Tribuners adalah platform jurnalisme warga. Untuk berkontribusi, anda bisa mengirimkan karya dalam bentuk berita, opini, esai, maupun kolom ke email: redaksi@tribunnews.com.
Konten menjadi tanggungjawab penulis dan tidak mewakili pandangan redaksi tribunnews.com.
Saad Al-Jabri Lolos dari Turki, Sembunyi di Kanada dan Kini di Amerika
Saad Al-Jabri tokoh kepercayaan Pangeran Mohammad bin Nayef lolos ke Turki, lalu lari ke Kanada karena dicari Pangeran MBS.

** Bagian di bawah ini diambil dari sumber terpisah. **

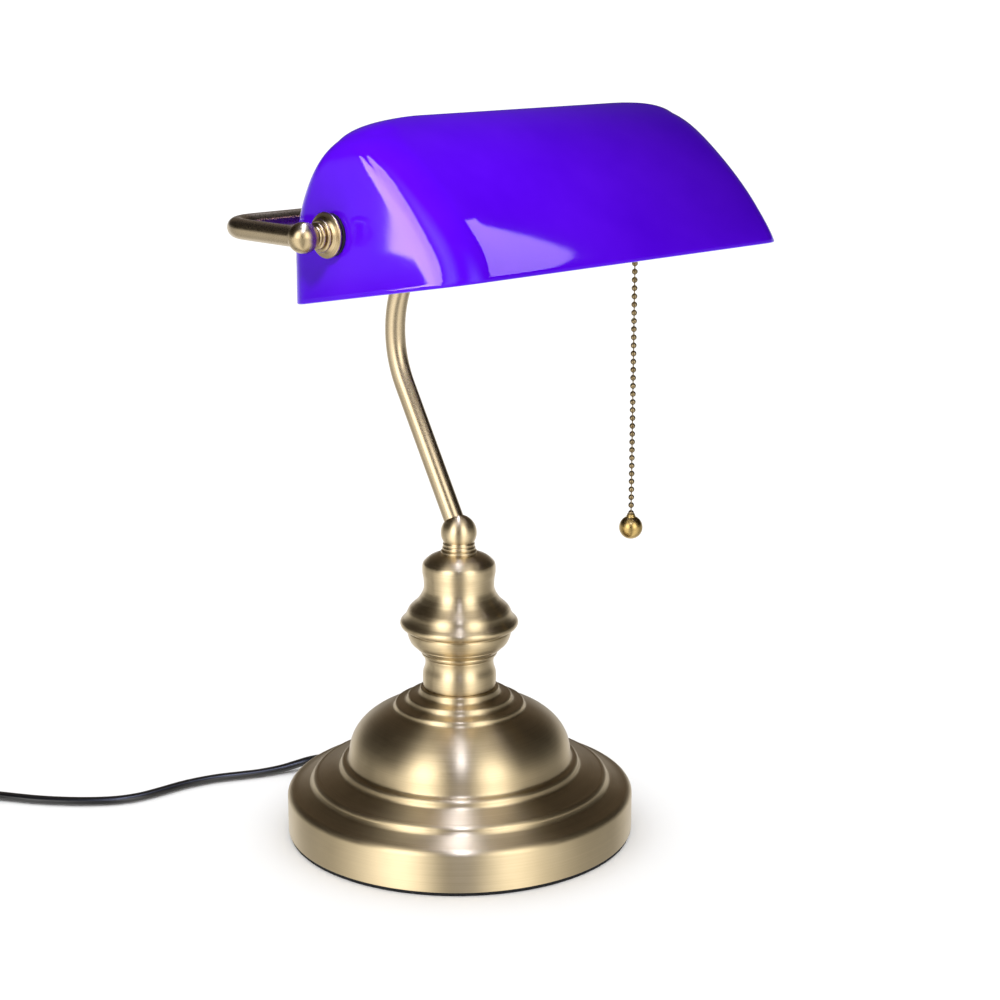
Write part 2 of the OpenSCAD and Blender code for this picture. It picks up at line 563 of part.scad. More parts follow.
// ---- the wire inside, from the terminal block to the socket ----
lead_d = 2.8;
lead_path = concat(
  [[0, 36.8, 8.2], [0, 28, 6.4], [0, 18, 5.6], [0, 9, 5.4], [0, 3, 6.6], [0, 0.4, 10], [0, 0, 16]],
  [for (z = [40:30:130]) [0, 0, z]],
  [[0, 0, ball_z - 8], [0, 0.2, ball_z - 3], [0, 1.2, ball_z + 2.2]],
  [for (s = [8, 30, 55, stem_run]) ball_at + s * lean(stem_lean)],
  [for (w = [-stem_lean + 7:8:stem_return - 4]) bend_at + stem_bend * [0, cos(w), sin(w)]],
  [for (s = [2, 20, return_run - 8]) bend_out + s * lean(-stem_return)],
  [tee_at + [0.3, 1.1, -3], tee_at + [1.2, 0.4, -0.9], tee_at + [3.4, 0, -0.1]],
  [for (x = [8, 40, 80, pivot_x - yoke_bend]) [x, bar_y, pivot_z]],
  [for (w = [75:-15:15]) [pivot_x - yoke_bend + yoke_bend * cos(w),
    bar_y - yoke_bend + yoke_bend * sin(w), pivot_z]],
  [for (y = [bar_y - yoke_bend, 0, -20, pivot_y + 5]) [pivot_x, y, pivot_z]],
  [[pivot_x - 0.3, pivot_y + 2.2, pivot_z], [pivot_x - 1.6, pivot_y + 0.4, pivot_z],
   [pivot_x - 4, pivot_y, pivot_z], [pivot_x - 16, pivot_y, pivot_z], [pivot_x - 30, pivot_y, pivot_z],
   [pivot_x - cap_end - 0.8, pivot_y, pivot_z]]);
module inner_lead() color("#7a2b22") swept(lead_path, section(lead_d, lead_d, 8), unit([1, 1, -1]));

// ---- mains cord: it lies on the table, goes off to the left and is coiled there ----
lie = cord_t / 2 + 0.05;
cord_route = [
  [0, 109, cord_z], [-0.5, 114.5, 7.5], [-3, 120, 6.6], [-7.8, 124.6, 5.1], [-14.5, 127.8, 3.6],
  [-23.3, 130.8, 2.4], [-35.3, 135.2, lie], [-46.2, 140.3, lie], [-57, 145.6, lie], [-68.6, 149.4, lie],
  [-81, 151.6, lie], [-94.5, 152.4, lie], [-107, 153.8, lie], [-118, 157.8, lie], [-127.5, 164.2, lie],
  [-136, 171.9, lie], [-143.9, 180.5, lie], [-151.2, 189.8, lie], [-157.8, 200, lie], [-164.2, 210.6, lie],
  [-170.4, 221.2, lie], [-176.4, 231.4, lie], [-182.2, 240.8, 2.2]];
coil_at = [-218, 231];
coil_in = 28.4;
coil_out = 34.9;
coil_low = 0.5;
layer = 3.75;
tail_route = [
  [-252.9, 215.8, 13.5], [-252.9, 207, 12.8], [-253, 197, 11], [-253, 187, 8.6], [-253, 178, 7.3],
  [-253, 171, 6.9]];
flat_section = section(cord_w, cord_t, 12);

module mains_cord() color(black) swept(cord_route, flat_section);
module cord_tail() color(black) swept(tail_route, flat_section);
module cord_coil() color(black) translate([coil_at[0], coil_at[1], coil_low]) rotate_extrude($fn = 96)
  translate([coil_in - cord_w / 2, 0]) square([coil_out - coil_in + cord_w, 4 * layer]);
module cord_tie() color("#2a2a2c") translate([coil_at[0], coil_at[1], 0]) rotate([0, 0, 290])
  translate([(coil_in + coil_out) / 2, 0, coil_low + 2 * layer]) rotate([90, 0, 0])
    linear_extrude(height = 5, center = true) difference() {
      square([coil_out - coil_in + cord_w + 1.4, 4 * layer + 0.98], center = true);
      square([coil_out - coil_in + cord_w + 0.4, 4 * layer + 0.02], center = true);
    }

// ---- plug: it lies flat, its pins towards the front ----
plug_at = [-253, 157, 6.85];
plug_l = 35;
pin_r = 2;
root_r = 1.6;
pin_out = 19;
pin_gap = 18.6;
module plug_block(w, h, l, y) translate([0, y, 0]) rotate([90, 0, 0])
  linear_extrude(height = l) offset(r = 3, $fn = 32) square([w - 6, h - 6], center = true);
module plug_body() color(black) difference() {
  translate(plug_at) union() {
    hull() {
      plug_block(20, 11, 2, 0);
      plug_block(35, 13.7, 6, -plug_l + 6);
    }
    translate([0, 14, 0]) rotate([90, 0, 0]) cylinder(r1 = 3.9, r2 = 5, h = 16);
  }
  translate(plug_at) rotate([-90, 0, 0]) linear_extrude(height = 30) cord_slot();
  at_pins(8) cylinder(r = root_r + 0.02, h = 20);
}
module at_pins(back) for (s = [-1, 1])
  translate(plug_at + [s * pin_gap / 2, back - plug_l, 0]) rotate([90, 0, 0]) children();
module plug_pins() color(steel) {
  at_pins(7.5) cylinder(r = root_r, h = 7.5);
  at_pins(0) {
    cylinder(r = pin_r, h = pin_out - 1);
    translate([0, 0, pin_out - 1]) cylinder(r1 = pin_r, r2 = pin_r - 0.8, h = 1);
  }
}

base_shell();
base_weight();
base_plate();
base_pad();
plate_screws();
cord_relief();
terminal_block();
cord_inner_end();
inner_lead();
column_rod();
rod_washer();
rod_nut();
column_foot();
column_bell();
neck_collar();
column_ball();
stem_tube();
yoke_tee();
yoke_arm_left();
yoke_arm_right();
pivot_ball_left();
pivot_ball_right();
pivot_collar_left();
pivot_collar_right();
pivot_flange_left();
pivot_flange_right();
pivot_nipple_left();
pivot_nipple_right();
backing_washers();
pivot_nuts();
shade_glass();
outer_washer_left();
outer_washer_right();
inner_washer_left();
inner_washer_right();
pivot_bushes();
socket_cap();
socket_shell();
socket_body();
socket_sleeve();
screw_shell();
centre_contact();
chain_guide();
switch_lever();
chain_top_bead();
chain_link_bead();
pull_chain();
pull_ball();
bulb_cap();
bulb_insulator();
bulb_glass();
bulb_filament();
mains_cord();
cord_coil();
cord_tail();
cord_tie();
plug_body();
plug_pins();
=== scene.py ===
import bpy
import math
import numpy as np
from mathutils import Matrix, Vector


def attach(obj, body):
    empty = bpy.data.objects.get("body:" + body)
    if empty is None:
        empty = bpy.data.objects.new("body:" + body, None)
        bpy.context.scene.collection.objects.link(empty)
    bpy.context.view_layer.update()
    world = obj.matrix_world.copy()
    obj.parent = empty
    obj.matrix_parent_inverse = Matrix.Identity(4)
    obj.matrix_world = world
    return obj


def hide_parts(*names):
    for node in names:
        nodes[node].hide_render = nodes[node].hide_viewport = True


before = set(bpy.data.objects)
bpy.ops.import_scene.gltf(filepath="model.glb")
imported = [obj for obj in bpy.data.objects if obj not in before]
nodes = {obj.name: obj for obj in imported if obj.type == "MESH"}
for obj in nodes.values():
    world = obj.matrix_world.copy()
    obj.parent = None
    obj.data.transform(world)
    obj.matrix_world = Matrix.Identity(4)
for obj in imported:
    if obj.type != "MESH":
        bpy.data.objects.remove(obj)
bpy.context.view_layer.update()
scene = bpy.context.scene
scene.view_settings.view_transform = "Standard"
MM = 0.001

# ---------------------------------------------------------------- camera
camera_data = bpy.data.cameras.new("camera")
camera_data.sensor_width = 36.0
camera_data.lens = 76.32
camera_data.clip_end = 200.0
camera = bpy.data.objects.new("camera", camera_data)
scene.collection.objects.link(camera)
camera.location = (-0.7494, -0.8065, 0.4638)
forward = Vector((0.6742, 0.6969, -0.2446)).normalized()
camera.rotation_euler = forward.to_track_quat("-Z", "Y").to_euler()
scene.camera = camera
to_camera = Vector((-0.6955, -0.7186, 0.0)).normalized()      # level, from the lamp to the camera
to_right = Vector((0.7187, -0.6953, 0.0)).normalized()        # level, the picture's right


# ---------------------------------------------------------------- mesh helpers
def finish_mesh(name, verts, faces, material, body, replaces=(), slot=None, sharp=40.0, mats=None, face_mats=None):
    """A smooth-shaded mesh in the row frame (verts in mm), riding on a body."""
    mesh = bpy.data.meshes.new(name)
    mesh.from_pydata([Vector(v) * MM for v in verts], [], faces)
    for m in (mats or [material]):
        mesh.materials.append(m)
    if face_mats is not None:
        mesh.polygons.foreach_set("material_index", face_mats)
    mesh.polygons.foreach_set("use_smooth", [True] * len(mesh.polygons))
    mesh.validate()
    mesh.update()
    mesh.set_sharp_from_angle(angle=math.radians(sharp))
    obj = bpy.data.objects.new(name, mesh)
    scene.collection.objects.link(obj)
    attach(obj, body)
    if replaces:
        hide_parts(*replaces)
    return obj


def arc(cr, cz, a, b, start, end, n=14):
    return [(cr + a * math.cos(w), cz + b * math.sin(w))
            for w in (math.radians(start + (end - start) * i / n) for i in range(n + 1))]


def bezier(p, n=24):
    out = []
    for i in range(n + 1):
        t = i / n
        s = 1 - t
        out.append(tuple(s ** 3 * p[0][k] + 3 * s * s * t * p[1][k] + 3 * s * t * t * p[2][k] + t ** 3 * p[3][k]
                         for k in (0, 1)))
    return out


def soften(points, radius=0.35, steps=3, least=14.0):
    """Rounds the corners of a closed outline."""
    pts = [np.array(p, float) for p in points]
    clean = [pts[0]]
    for p in pts[1:]:
        if np.linalg.norm(p - clean[-1]) > 1e-4:
            clean.append(p)
    if np.linalg.norm(clean[0] - clean[-1]) < 1e-4:
        clean.pop()
    out = []
    n = len(clean)
    for i in range(n):
        p, a, b = clean[i], clean[i - 1], clean[(i + 1) % n]
        u, v = a - p, b - p
        lu, lv = np.linalg.norm(u), np.linalg.norm(v)
        turn = 180 - math.degrees(math.acos(max(-1, min(1, float(u @ v) / (lu * lv)))))
        if turn < least or p[0] < 1e-6:
            out.append(tuple(p))
            continue
        r = min(radius, 0.42 * lu, 0.42 * lv)
        s, e = p + u / lu * r, p + v / lv * r
        for k in range(steps + 1):
            t = k / steps
            out.append(tuple((1 - t) ** 2 * s + 2 * t * (1 - t) * p + t * t * e))
    return out


def rounded(points, kept, steps=5):
    """A smooth outline through the points; it stays sharp at the kept heights."""
    out, run = [], [points[0]]
    for q in points[1:]:
        run.append(q)
        if any(abs(q[1] - k) < 0.26 for k in kept) or q is points[-1]:
            m = [np.array(v, float) for v in [run[0]] + run + [run[-1]]]
            for i in range(len(run) - 1):
                a, b, c, d = m[i], m[i + 1], m[i + 2], m[i + 3]
                for j in range(steps):
                    t = j / steps
                    v = 0.5 * (2 * b + (c - a) * t + (2 * a - 5 * b + 4 * c - d) * t * t + (3 * b - a - 3 * c + d) * t ** 3)
                    out.append((float(v[0]), float(v[1])))
            run = [q]
    return out + [points[-1]]


def axis_frame(direction):
    d = Vector(direction).normalized()
    side = d.orthogonal().normalized()
    return side, d.cross(side).normalized(), d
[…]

Penulis: Setya Krisna Sumarga
TRIBUNNEWS.COM, LONDON – Segera sesudah peristiwa 20 Juni 2017 di Istana Mekkah, Pangeran Mohammad bin Nayef sudah bisa dilucuti, segala sesuatu segera dikaburkan dari pandangan publik.
Pemerintah Riyadh memunculkan potongan-potongan informasi, dan sedikit propaganda, yang bocor ke pers.
Media internasional, misalnya, diberi info apa yang disebut oleh rekan-rekan Nayef sebagai klaim palsu, Nayef disingkirkan demi kepentingan nasional karena dia lumpuh, kecanduan morfin dan kokain.
Mendapatkan kebenaran sangat sulit di negara di mana negara pengawasan sangat kuat sehingga beberapa orang Saudi meletakkan ponsel mereka di lemari es saat mendiskusikan hal-hal sensitif.
Kedutaan Saudi di London dan Washington tidak menanggapi permintaan komentar untuk artikel ini.
Baca juga: Pangeran Nayef Dikurung Lalu Dipaksa Sumpah Setia ke Pangeran MBS
Baca juga: AS Lindungi Pangeran MBS dari Gugatan atas Pembunuhan Jurnalis Jamal Khashoggi
Baca juga: Presiden Joe Biden Tekan Saudi, Pangeran MBS Ingatkan Penyiksaan di Irak
Tetapi laporan terperinci tentang peristiwa 2017, dan akibatnya yang mengejutkan, sekarang dimungkinkan, berkat bocoran rahasia istana oleh beberapa bangsawan senior.
Sumber-sumber lain yang memiliki hubungan baik dengan tokoh-tokoh yang telah dilucuti oleh Pangeran MBS juga bercerita.
Kunci di antara sumber-sumber penting itu adalah seorang pria bernama Saad al-Jabri, penasihat terdekat mantan Kepala Intelijen Saudi, Pangeran Mohammad bin Nayef.
Al-Jabri dikirimi pesan pendek oleh Nayef segera setelah dia dibebaskan dari Istana Raja di Mekkah, setelah status putra mahkotanya dicabut.
Pria berusia 63 tahun itu telah lama beroperasi dalam bayang-bayang. Banyak orang yang bekerja dengannya menganggapnya tokoh non-kerajaan paling kuat di Arab Saudi.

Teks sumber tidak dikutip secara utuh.